# TASK DETAILS:
The listing below is to be output in its exact form.

# PROVIDED MATERIAL:
━━━━━━━━━━━━━━━━
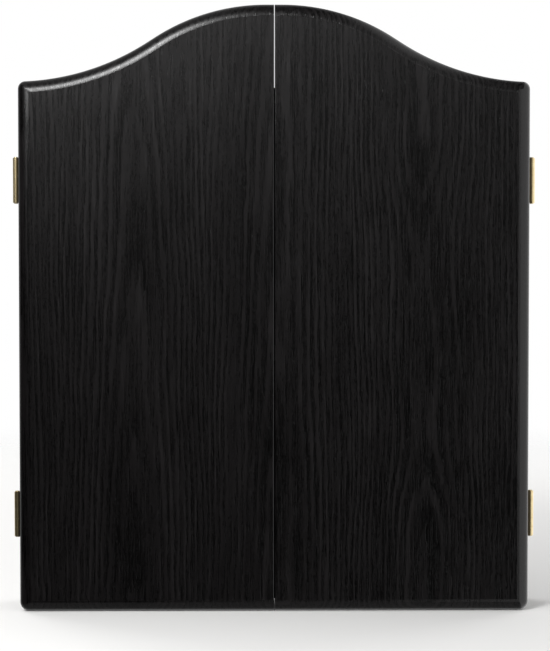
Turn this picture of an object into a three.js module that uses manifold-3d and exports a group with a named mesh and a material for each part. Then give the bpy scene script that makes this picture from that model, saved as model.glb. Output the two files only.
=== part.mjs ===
// Dart board cabinet: a shallow wall-hung box for a standard 451 mm dartboard, closed by a pair
// of arched, edge-moulded doors on brass butt hinges.
//
// Millimetres. +X is right, +Z is up, the doors face -Y and the wall is at +Y. The origin is on
// the wall face of the back panel, on the axis of the board's bull's-eye.
//
// Everything that is the same on both sides is built once, for the right-hand side, and
// placed in two groups; the left one is its mirror image.

import * as THREE from "three";
import { mergeVertices } from "three/addons/utils/BufferGeometryUtils.js";
import Module from "manifold-3d";

const wasm = await Module();
wasm.setup();

// ---------------------------------------------------------------- driving dimensions

// Pair of doors, seen from the front
const doorsHalfWidth = 256;
const doorBottom = -268;
const doorTop = 340; // the crown of the arch, at the middle
const meetingGap = 0.8; // between the two doors
const doorThickness = 16;

// The arch, from the middle outwards: a short flat, a convex arc, a straight, a concave arc
const crownHalfFlat = 8;
const crownRadius = 206;
const archSlope = THREE.MathUtils.degToRad(32.7); // of the straight between the two arcs
const archStraight = 9;
const shoulderRadius = 247;
const topCornerRadius = 7.5;
const bottomCornerRadius = 9;

// Edge moulding, on the front of the top, outer and bottom edges: a small step, then a
// round-over that starts and ends at the given turns from the face
const mouldingWidth = 11.5;
const mouldingDepth = 8.5;
const mouldingStep = 0.6;
const roundOverStart = THREE.MathUtils.degToRad(12);
const roundOverEnd = THREE.MathUtils.degToRad(80);

// Box
const boxHalfWidth = 253;
const boxHalfHeight = 258;
const boxDepth = 70;
const wallThickness = 15;
const backThickness = 6;
const rebateWidth = 7; // the lip that the back panel sits on, cut in all four walls
const backClearance = 0.3; // between the back panel and its rebate

// Holes in the back panel for the wall screws; 406 mm apart to meet studs at 16 inches
const wallScrewHalfSpan = 203;
const wallScrewHeight = 205;
const wallHoleRadius = 3.25;
const wallHoleCountersink = 5.5;

// Butt hinges: a leaf on the box, a leaf on the door, five knuckles, a loose pin
const hingeHeights = { upper: 165, lower: -171 };
const hingeAxisX = 259.2;
const leafThickness = 1;
const leafGap = 0.5; // between the closed leaves
const leafReach = 19.7; // from the hinge axis to the leaf's far edge
const leafStart = 3.4; // from the hinge axis to the leaf's near edge
const knuckleCount = 5;
const knuckleLength = 9;
const knuckleGap = 0.2;
const knuckleRadius = 3.1;
const knuckleBore = 1.85;
const pinRadius = 1.74;
const pinHeadRadius = 2.3;
const pinHeadThickness = 0.8;
const leafScrewInset = 12.7; // from the hinge axis
const leafScrewHeights = [13, -13];

// Screws
const countersunk = { head: 2.5, shank: 1.3, cone: 1, length: 11, tip: 2.5 };
const panHead = { head: 3.4, rim: 1.2, flat: 2.4, rise: 2.2, shank: 1.8, length: 7.4, tip: 1 };
const screwClearance = 0.3;
const screwHeadRecess = 0.1; // of a flush head below its surface

// Bracket that the dartboard hangs on: a steel strip bent into a low bridge, with a slot
const bracketHalfBridge = 26;
const bracketHalfWidth = 46;
const bracketBottom = -20;
const bracketTop = 24;
const bracketThickness = 2;
const bracketRise = 6; // clear height under the bridge
const slotRadius = 4;
const slotMouthHalfWidth = 11;
const slotMouthDepth = 9;
const bracketScrews = [
  [-36, 15],
  [36, 15],
  [-36, -11],
  [36, -11],
];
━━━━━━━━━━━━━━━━
# RESULT:
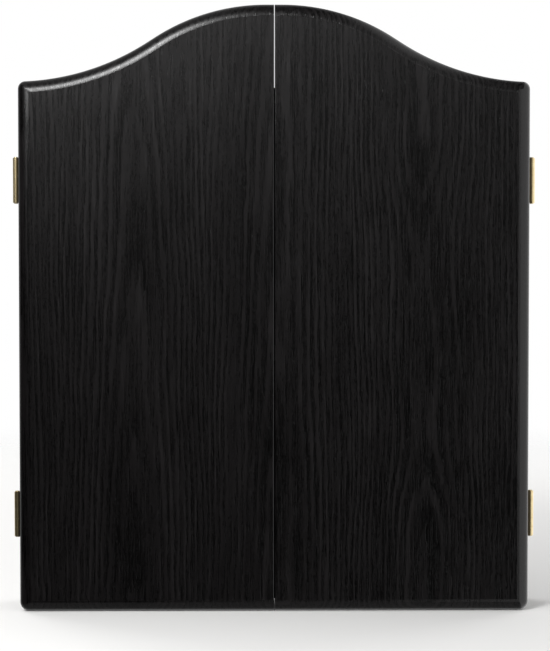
Turn this picture of an object into a three.js module that uses manifold-3d and exports a group with a named mesh and a material for each part. Then give the bpy scene script that makes this picture from that model, saved as model.glb. Output the two files only.
=== part.mjs ===
// Dart board cabinet: a shallow wall-hung box for a standard 451 mm dartboard, closed by a pair
// of arched, edge-moulded doors on brass butt hinges.
//
// Millimetres. +X is right, +Z is up, the doors face -Y and the wall is at +Y. The origin is on
// the wall face of the back panel, on the axis of the board's bull's-eye.
//
// Everything that is the same on both sides is built once, for the right-hand side, and
// placed in two groups; the left one is its mirror image.

import * as THREE from "three";
import { mergeVertices } from "three/addons/utils/BufferGeometryUtils.js";
import Module from "manifold-3d";

const wasm = await Module();
wasm.setup();

// ---------------------------------------------------------------- driving dimensions

// Pair of doors, seen from the front
const doorsHalfWidth = 256;
const doorBottom = -268;
const doorTop = 340; // the crown of the arch, at the middle
const meetingGap = 0.8; // between the two doors
const doorThickness = 16;

// The arch, from the middle outwards: a short flat, a convex arc, a straight, a concave arc
const crownHalfFlat = 8;
const crownRadius = 206;
const archSlope = THREE.MathUtils.degToRad(32.7); // of the straight between the two arcs
const archStraight = 9;
const shoulderRadius = 247;
const topCornerRadius = 7.5;
const bottomCornerRadius = 9;

// Edge moulding, on the front of the top, outer and bottom edges: a small step, then a
// round-over that starts and ends at the given turns from the face
const mouldingWidth = 11.5;
const mouldingDepth = 8.5;
const mouldingStep = 0.6;
const roundOverStart = THREE.MathUtils.degToRad(12);
const roundOverEnd = THREE.MathUtils.degToRad(80);

// Box
const boxHalfWidth = 253;
const boxHalfHeight = 258;
const boxDepth = 70;
const wallThickness = 15;
const backThickness = 6;
const rebateWidth = 7; // the lip that the back panel sits on, cut in all four walls
const backClearance = 0.3; // between the back panel and its rebate

// Holes in the back panel for the wall screws; 406 mm apart to meet studs at 16 inches
const wallScrewHalfSpan = 203;
const wallScrewHeight = 205;
const wallHoleRadius = 3.25;
const wallHoleCountersink = 5.5;

// Butt hinges: a leaf on the box, a leaf on the door, five knuckles, a loose pin
const hingeHeights = { upper: 165, lower: -171 };
const hingeAxisX = 259.2;
const leafThickness = 1;
const leafGap = 0.5; // between the closed leaves
const leafReach = 19.7; // from the hinge axis to the leaf's far edge
const leafStart = 3.4; // from the hinge axis to the leaf's near edge
const knuckleCount = 5;
const knuckleLength = 9;
const knuckleGap = 0.2;
const knuckleRadius = 3.1;
const knuckleBore = 1.85;
const pinRadius = 1.74;
const pinHeadRadius = 2.3;
const pinHeadThickness = 0.8;
const leafScrewInset = 12.7; // from the hinge axis
const leafScrewHeights = [13, -13];

// Screws
const countersunk = { head: 2.5, shank: 1.3, cone: 1, length: 11, tip: 2.5 };
const panHead = { head: 3.4, rim: 1.2, flat: 2.4, rise: 2.2, shank: 1.8, length: 7.4, tip: 1 };
const screwClearance = 0.3;
const screwHeadRecess = 0.1; // of a flush head below its surface

// Bracket that the dartboard hangs on: a steel strip bent into a low bridge, with a slot
const bracketHalfBridge = 26;
const bracketHalfWidth = 46;
const bracketBottom = -20;
const bracketTop = 24;
const bracketThickness = 2;
const bracketRise = 6; // clear height under the bridge
const slotRadius = 4;
const slotMouthHalfWidth = 11;
const slotMouthDepth = 9;
const bracketScrews = [
  [-36, 15],
  [36, 15],
  [-36, -11],
  [36, -11],
];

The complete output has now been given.